Cartesia supports emotion controls that shape the voice’s expressiveness. Pass an array of tags to the emotion option.

const tts = new CartesiaTTS({
  proxyUrl: '/api/proxy/cartesia',
  voiceId: 'a0e99841-438c-4a64-b679-ae501e7d6091',
  emotion: ['positivity:high', 'curiosity'],
});

Tags follow the format emotion_name or emotion_name:intensity. Examples: 'positivity:high', 'curiosity', 'anger:low', 'surprise'. Combine multiple tags to create nuanced expressions.

Context-based streaming

CartesiaTTS uses a context_id to link multiple text chunks into a single coherent utterance. The first chunk starts a new context, and subsequent chunks continue it with continue: true. This preserves prosody and intonation across chunk boundaries.

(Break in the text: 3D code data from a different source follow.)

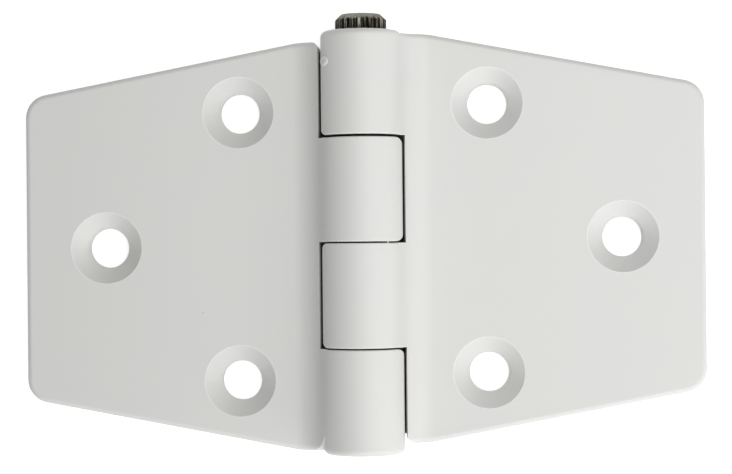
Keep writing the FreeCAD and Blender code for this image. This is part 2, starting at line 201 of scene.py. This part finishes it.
class StageSettings(bpy.types.PropertyGroup):
    """The floor, the light and the camera"""
    floor: colour("Floor", "Colour of the floor", (0.9, 0.9, 0.9))
    roughness: share("Floor roughness", "Roughness of the floor", 0.9)
    glow: share("Glow", "How far the floor is white of itself, where 1 is white", 0.6)
    lens: FloatProperty(
        name="Lens", description="Focal length of the camera in millimetres on a 36 mm sensor",
        default=107.54, min=1.0,
    )
    distance: length("Distance", "From the pin to the camera", 324.97 * MM)
    turn: FloatVectorProperty(
        name="Turn", description="Camera pitch, yaw and roll from looking straight down", subtype="EULER",
        size=3, default=(-0.0045, -0.0542, 0.0096),
    )
    aim: FloatVectorProperty(
        name="Aim", description="Where the hinge's middle lies in the view, right and up", subtype="XYZ",
        size=2, default=(-0.18 * MM, 0.40 * MM), unit="LENGTH",
    )
    ambient: share("Ambient", "Strength of the even light from all round, where 1 is white", 0.3)
    gap: length("Floor gap", "From the floor up to the leaves' backs", 0.1 * MM)
    reach: length("Floor reach", "From the hinge to the floor's edges", 3.0)


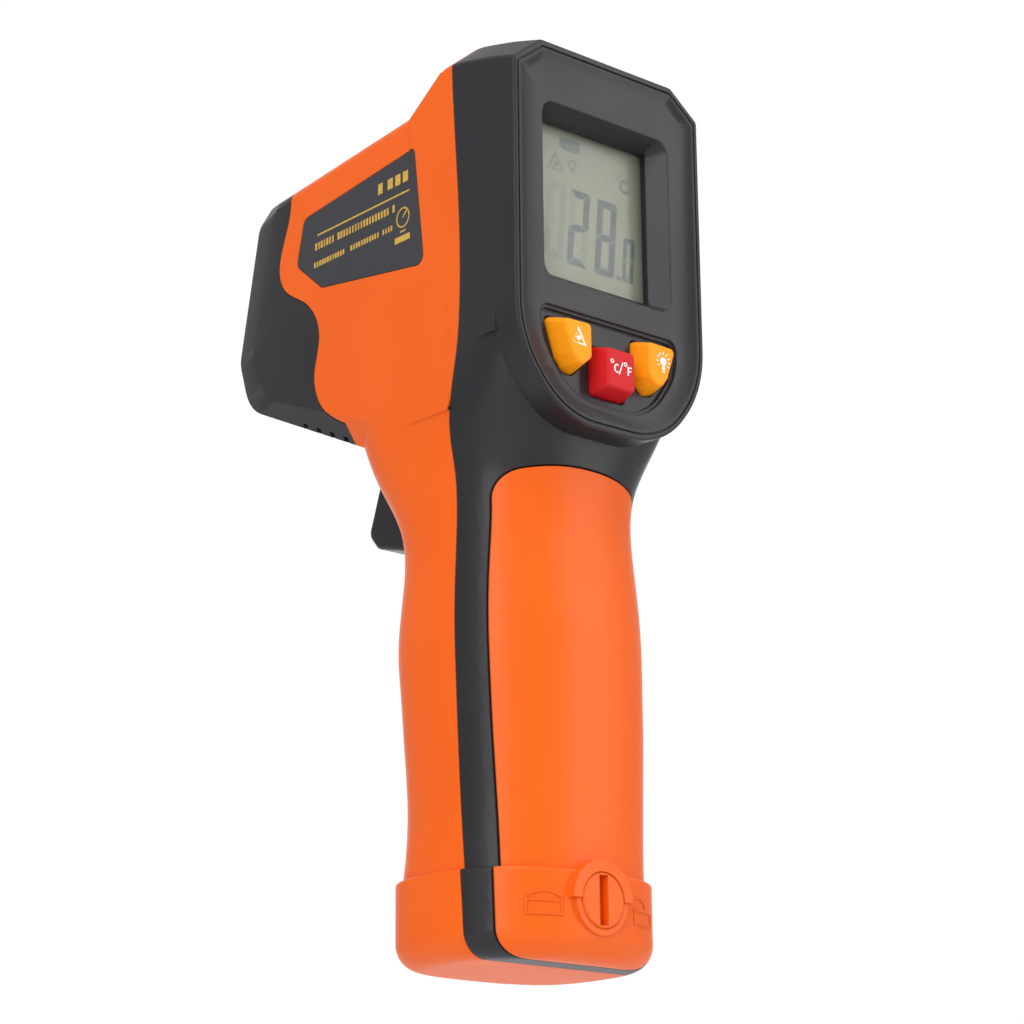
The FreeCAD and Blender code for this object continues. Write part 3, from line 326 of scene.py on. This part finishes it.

The SDK handles context management automatically. For standalone use:

const tts = new CartesiaTTS({
  proxyUrl: '/api/proxy/cartesia',
  voiceId: 'a0e99841-438c-4a64-b679-ae501e7d6091',
});

await tts.initialize();
await tts.connect();       // Opens WebSocket, generates context ID

tts.onAudio((chunk) => {
  // chunk.data contains raw PCM audio
});

tts.sendText('Hello, ');   // First chunk: continue = false
tts.sendText('world!');    // Continuation: continue = true
await tts.finalize();      // Sends end-of-input, resets context
await tts.disconnect();

After finalize(), the context resets. The next sendText() call starts a fresh utterance with a new context ID.

Tips

Use sonic-2 for the best combination of latency and quality. Use sonic-multilingual for non-English languages.
The speed option accepts any positive number. Values above 1 speed up speech; values below 1 slow it down.
Combine emotion tags for richer expression — e.g., ['positivity:high', 'curiosity'] for an enthusiastic, inquisitive tone.
For telephony, use pcm_mulaw or pcm_alaw encoding with an 8000 Hz sample rate.
Cartesia emits word-level timestamp events during streaming. These arrive as metadata alongside audio chunks.